**WHAT YOU NEED TO DO**
Take the listing and print it in full, exactly as given.

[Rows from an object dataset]
★ ★ ★ ★ ★

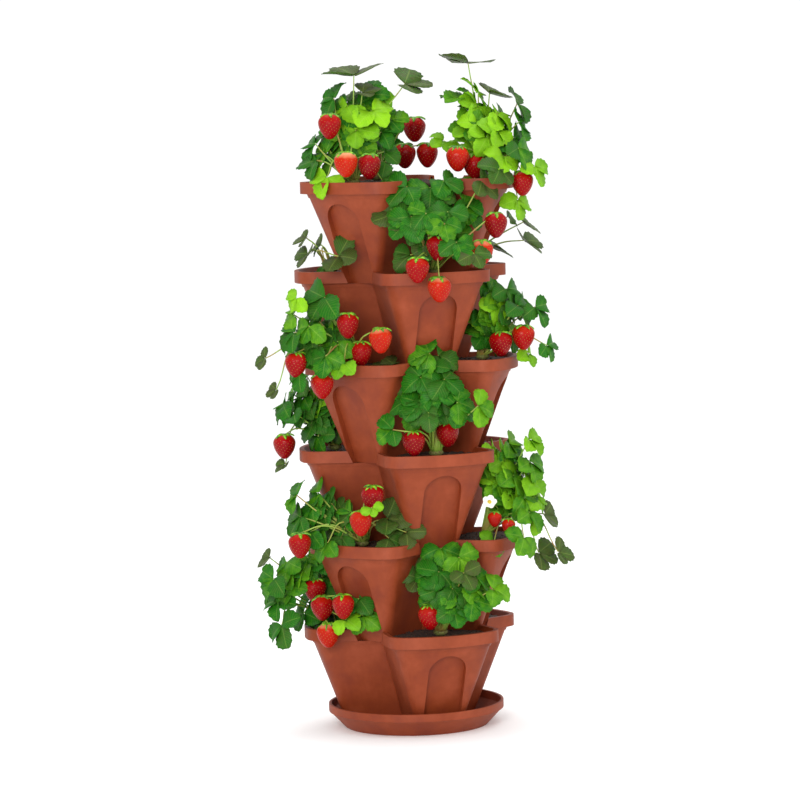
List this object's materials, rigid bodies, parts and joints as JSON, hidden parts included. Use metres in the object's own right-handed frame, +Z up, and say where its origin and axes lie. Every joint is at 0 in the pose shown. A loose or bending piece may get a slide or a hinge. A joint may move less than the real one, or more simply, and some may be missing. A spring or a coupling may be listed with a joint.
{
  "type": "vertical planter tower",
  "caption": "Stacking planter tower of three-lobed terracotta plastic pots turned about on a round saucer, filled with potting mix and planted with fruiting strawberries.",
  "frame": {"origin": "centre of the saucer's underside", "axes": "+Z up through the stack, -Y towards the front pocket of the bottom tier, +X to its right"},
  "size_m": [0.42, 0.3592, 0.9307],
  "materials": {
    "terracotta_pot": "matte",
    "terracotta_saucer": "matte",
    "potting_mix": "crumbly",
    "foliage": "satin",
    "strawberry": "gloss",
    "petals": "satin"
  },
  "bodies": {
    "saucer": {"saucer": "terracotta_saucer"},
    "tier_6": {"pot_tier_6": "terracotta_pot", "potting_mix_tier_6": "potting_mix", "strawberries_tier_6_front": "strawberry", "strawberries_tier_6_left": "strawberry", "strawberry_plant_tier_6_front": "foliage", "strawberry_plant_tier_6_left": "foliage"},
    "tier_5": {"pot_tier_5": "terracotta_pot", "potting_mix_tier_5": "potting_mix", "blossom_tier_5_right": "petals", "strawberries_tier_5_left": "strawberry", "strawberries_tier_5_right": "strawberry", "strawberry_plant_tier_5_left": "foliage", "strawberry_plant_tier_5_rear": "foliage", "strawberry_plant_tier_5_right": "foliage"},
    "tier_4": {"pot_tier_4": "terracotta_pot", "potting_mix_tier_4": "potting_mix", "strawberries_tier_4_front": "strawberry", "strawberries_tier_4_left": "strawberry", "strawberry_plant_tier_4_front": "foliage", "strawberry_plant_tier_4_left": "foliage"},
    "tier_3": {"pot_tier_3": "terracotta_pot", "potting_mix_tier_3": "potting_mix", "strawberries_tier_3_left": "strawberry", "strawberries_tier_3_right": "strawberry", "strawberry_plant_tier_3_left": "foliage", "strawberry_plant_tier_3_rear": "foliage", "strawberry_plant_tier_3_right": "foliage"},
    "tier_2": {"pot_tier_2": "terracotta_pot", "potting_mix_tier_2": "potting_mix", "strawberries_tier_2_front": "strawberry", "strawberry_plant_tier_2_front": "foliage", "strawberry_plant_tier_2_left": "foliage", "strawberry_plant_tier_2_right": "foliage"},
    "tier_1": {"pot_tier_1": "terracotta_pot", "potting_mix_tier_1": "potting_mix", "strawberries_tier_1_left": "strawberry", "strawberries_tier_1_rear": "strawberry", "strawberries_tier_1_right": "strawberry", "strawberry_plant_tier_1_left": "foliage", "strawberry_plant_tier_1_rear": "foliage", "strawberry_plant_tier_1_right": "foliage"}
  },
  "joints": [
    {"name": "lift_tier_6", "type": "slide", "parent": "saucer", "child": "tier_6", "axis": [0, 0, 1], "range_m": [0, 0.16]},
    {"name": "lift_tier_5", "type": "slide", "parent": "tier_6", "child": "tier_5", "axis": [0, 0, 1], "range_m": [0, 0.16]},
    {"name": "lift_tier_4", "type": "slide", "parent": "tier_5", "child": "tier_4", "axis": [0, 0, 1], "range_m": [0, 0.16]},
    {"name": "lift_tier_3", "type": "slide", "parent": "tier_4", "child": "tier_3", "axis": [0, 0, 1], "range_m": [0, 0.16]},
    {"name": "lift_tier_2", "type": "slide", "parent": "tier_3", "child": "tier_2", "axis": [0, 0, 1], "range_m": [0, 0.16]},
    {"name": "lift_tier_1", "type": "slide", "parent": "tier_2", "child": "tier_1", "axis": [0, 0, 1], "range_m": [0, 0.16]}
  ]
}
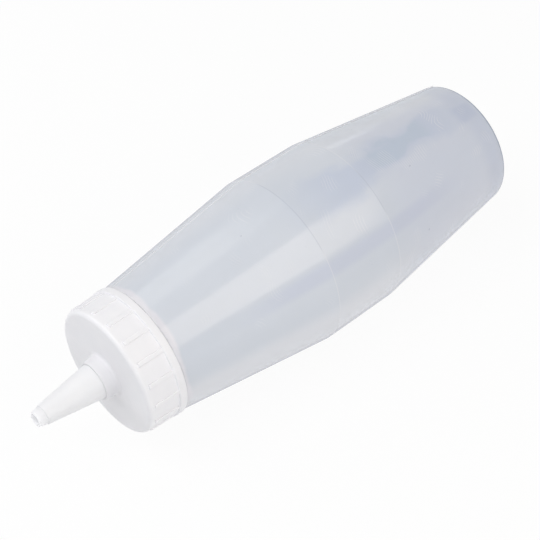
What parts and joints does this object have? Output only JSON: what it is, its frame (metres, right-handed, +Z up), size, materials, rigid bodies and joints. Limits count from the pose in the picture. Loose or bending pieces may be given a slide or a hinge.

★ ★ ★ ★ ★

**FINAL RESULT**
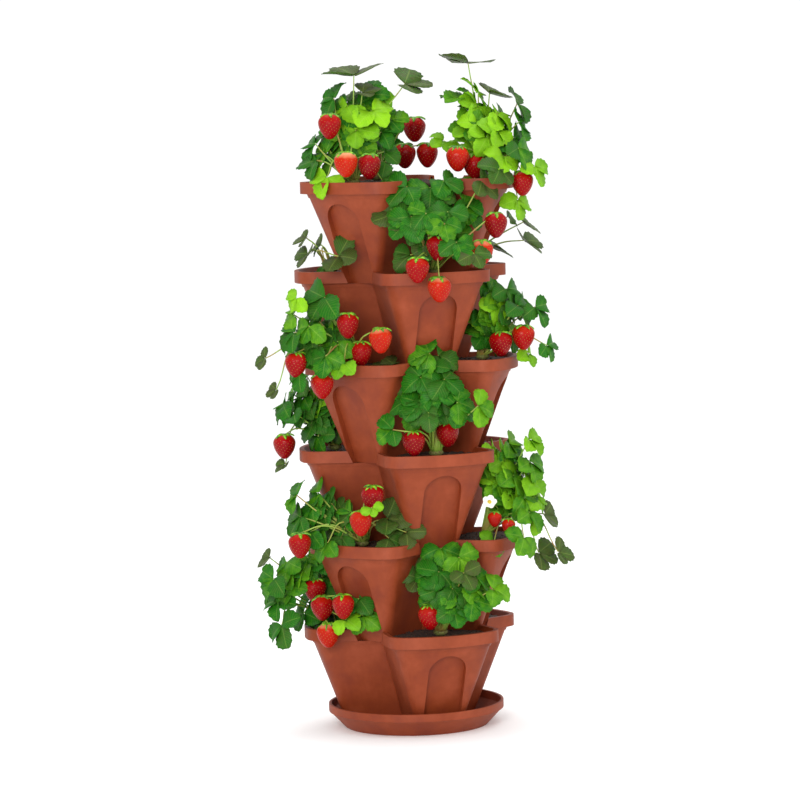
List this object's materials, rigid bodies, parts and joints as JSON, hidden parts included. Use metres in the object's own right-handed frame, +Z up, and say where its origin and axes lie. Every joint is at 0 in the pose shown. A loose or bending piece may get a slide or a hinge. A joint may move less than the real one, or more simply, and some may be missing. A spring or a coupling may be listed with a joint.
{
  "type": "vertical planter tower",
  "caption": "Stacking planter tower of three-lobed terracotta plastic pots turned about on a round saucer, filled with potting mix and planted with fruiting strawberries.",
  "frame": {"origin": "centre of the saucer's underside", "axes": "+Z up through the stack, -Y towards the front pocket of the bottom tier, +X to its right"},
  "size_m": [0.42, 0.3592, 0.9307],
  "materials": {
    "terracotta_pot": "matte",
    "terracotta_saucer": "matte",
    "potting_mix": "crumbly",
    "foliage": "satin",
    "strawberry": "gloss",
    "petals": "satin"
  },
  "bodies": {
    "saucer": {"saucer": "terracotta_saucer"},
    "tier_6": {"pot_tier_6": "terracotta_pot", "potting_mix_tier_6": "potting_mix", "strawberries_tier_6_front": "strawberry", "strawberries_tier_6_left": "strawberry", "strawberry_plant_tier_6_front": "foliage", "strawberry_plant_tier_6_left": "foliage"},
    "tier_5": {"pot_tier_5": "terracotta_pot", "potting_mix_tier_5": "potting_mix", "blossom_tier_5_right": "petals", "strawberries_tier_5_left": "strawberry", "strawberries_tier_5_right": "strawberry", "strawberry_plant_tier_5_left": "foliage", "strawberry_plant_tier_5_rear": "foliage", "strawberry_plant_tier_5_right": "foliage"},
    "tier_4": {"pot_tier_4": "terracotta_pot", "potting_mix_tier_4": "potting_mix", "strawberries_tier_4_front": "strawberry", "strawberries_tier_4_left": "strawberry", "strawberry_plant_tier_4_front": "foliage", "strawberry_plant_tier_4_left": "foliage"},
    "tier_3": {"pot_tier_3": "terracotta_pot", "potting_mix_tier_3": "potting_mix", "strawberries_tier_3_left": "strawberry", "strawberries_tier_3_right": "strawberry", "strawberry_plant_tier_3_left": "foliage", "strawberry_plant_tier_3_rear": "foliage", "strawberry_plant_tier_3_right": "foliage"},
    "tier_2": {"pot_tier_2": "terracotta_pot", "potting_mix_tier_2": "potting_mix", "strawberries_tier_2_front": "strawberry", "strawberry_plant_tier_2_front": "foliage", "strawberry_plant_tier_2_left": "foliage", "strawberry_plant_tier_2_right": "foliage"},
    "tier_1": {"pot_tier_1": "terracotta_pot", "potting_mix_tier_1": "potting_mix", "strawberries_tier_1_left": "strawberry", "strawberries_tier_1_rear": "strawberry", "strawberries_tier_1_right": "strawberry", "strawberry_plant_tier_1_left": "foliage", "strawberry_plant_tier_1_rear": "foliage", "strawberry_plant_tier_1_right": "foliage"}
  },
  "joints": [
    {"name": "lift_tier_6", "type": "slide", "parent": "saucer", "child": "tier_6", "axis": [0, 0, 1], "range_m": [0, 0.16]},
    {"name": "lift_tier_5", "type": "slide", "parent": "tier_6", "child": "tier_5", "axis": [0, 0, 1], "range_m": [0, 0.16]},
    {"name": "lift_tier_4", "type": "slide", "parent": "tier_5", "child": "tier_4", "axis": [0, 0, 1], "range_m": [0, 0.16]},
    {"name": "lift_tier_3", "type": "slide", "parent": "tier_4", "child": "tier_3", "axis": [0, 0, 1], "range_m": [0, 0.16]},
    {"name": "lift_tier_2", "type": "slide", "parent": "tier_3", "child": "tier_2", "axis": [0, 0, 1], "range_m": [0, 0.16]},
    {"name": "lift_tier_1", "type": "slide", "parent": "tier_2", "child": "tier_1", "axis": [0, 0, 1], "range_m": [0, 0.16]}
  ]
}
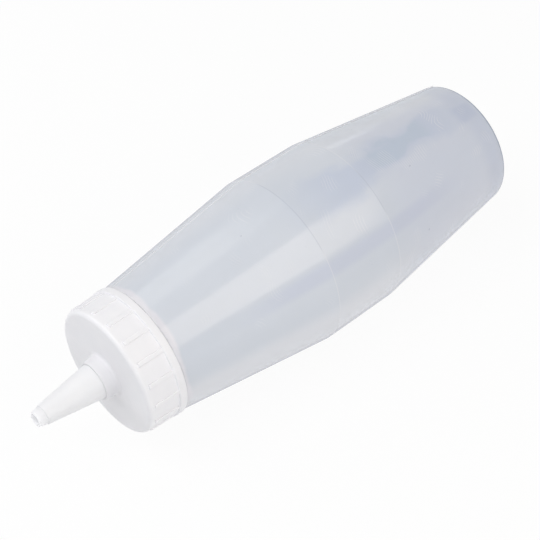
What parts and joints does this object have? Output only JSON: what it is, its frame (metres, right-handed, +Z up), size, materials, rigid bodies and joints. Limits count from the pose in the picture. Loose or bending pieces may be given a slide or a hinge.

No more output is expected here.